This paper provides a comparison of common statistical prediction methods in order to determine which methods have the most predictive power. To see each model’s predictions for each match during the period 2008-2016, as well as each team’s rating before each match during this period, go to its corresponding workbook. The “Data Summary and Methodology” workbook contains details on each model, a FAQ, a summary of predictive capabilities of each model, and a side-by-side comparison of each model for the year 2016.
I am continuing on my journey of building a predictive model for the 2017 season. Here, I compared a bunch of different predictive methods to determine where my efforts will be best spent. The extremely short version is that, in order of most predictive to least predictive, we have:
Calculated Contribution to Score (OPR)
Calculated Contribution to WM (CCWM)
Calculated Contribution to Win
Adjusted Winning Record
I was surprised how predictive average score was, and generally how similar the “average” methods were with the “calculated contribution” methods. Moving forward, I am planning to continue development of WM Elo and Calculated Contribution to Score methods, and take some kind of weighted average of those two.
Essentially, yes, it is cheating. The linear combination wasn’t a particularly important part of this effort, I kind of tacked it on at the end. My interest in the linear combination is twofold:
I wanted to know how much “better” the models could get by adding two or more models together. The result was that it has reasonable, but not extremely high value, so it is worth more investigation.
I wanted to know how “different” each model’s predictions were to each other. If two models both have reasonable predictive power, and their correct predictions are uncorrelated, taking a combination of the two will provide much better predictions than either could provide individually. It turned out that the good model’s all made pretty similar predictions.
But yes, it is cheating in that I knew the results as I was finding the best linear combination. In comparison, almost everything else I did was tuned using the period 2012-2014, so the 2016 predictions are actually true predictions for the other models.
Do you have any high-level takeaways for what you think will contribute to a better predictive model moving forward? (Assuming the 2017 game isn’t super weird)
I will be looking more at making a better model over the next 2 weeks, and I will gladly share my insights there. One big takeaway that I didn’t put in here was how “predictive” the calculated contribution to score model was when it knew team’s contributions from the end of that event. That model had a Brier score of .1232, but it was clearly cheating because it knew the results of matches when it was making predictions. However, that value is important because I think it is a good approximation of an upper (lower? Brier scores are weird) bound on the predictive power of any predictive model. Alternatively, this value could be used to approximate the inherent uncertainty in all FRC matches.
My biggest takeaway though was best summarized by Richard Wallace above.

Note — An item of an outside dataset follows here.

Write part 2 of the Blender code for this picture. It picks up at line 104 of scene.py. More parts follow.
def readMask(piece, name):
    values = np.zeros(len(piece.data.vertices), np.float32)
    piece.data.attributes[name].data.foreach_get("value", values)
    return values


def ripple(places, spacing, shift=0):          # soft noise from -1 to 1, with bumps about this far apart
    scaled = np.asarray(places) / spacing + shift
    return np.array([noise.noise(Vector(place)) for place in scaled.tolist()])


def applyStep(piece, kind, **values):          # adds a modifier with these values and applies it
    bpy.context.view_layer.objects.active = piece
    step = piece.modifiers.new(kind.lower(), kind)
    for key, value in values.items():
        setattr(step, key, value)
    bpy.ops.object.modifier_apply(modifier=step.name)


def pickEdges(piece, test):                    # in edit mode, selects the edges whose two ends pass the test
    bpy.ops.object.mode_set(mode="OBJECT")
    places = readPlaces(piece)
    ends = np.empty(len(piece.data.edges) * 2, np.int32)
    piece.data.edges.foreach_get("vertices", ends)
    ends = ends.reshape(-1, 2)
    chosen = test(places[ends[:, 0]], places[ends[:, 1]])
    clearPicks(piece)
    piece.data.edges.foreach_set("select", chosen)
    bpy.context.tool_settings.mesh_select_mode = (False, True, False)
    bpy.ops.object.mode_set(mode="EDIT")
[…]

I have added Winning Margin Power Rating. The results are pretty bad, it is the worst of the models by a significant margin. I think that using only as many equations as matches causes this model to be far too overfit to have good predictive power.
I didn’t include 2008-2010 because this model was unable to predict anything for the 2010 Israel Regional because insufficient matches were played.
I also added a correlation coefficient table to the “Data Summary and Methodology” book.
Something is going on that I don’t understand. How are all of the prediction methods able to give predictions for matches where all teams haven’t competed yet? I believe WM Elo carries over information from previous years, but I don’t get how other predictors are able to give any prediction other than 50%.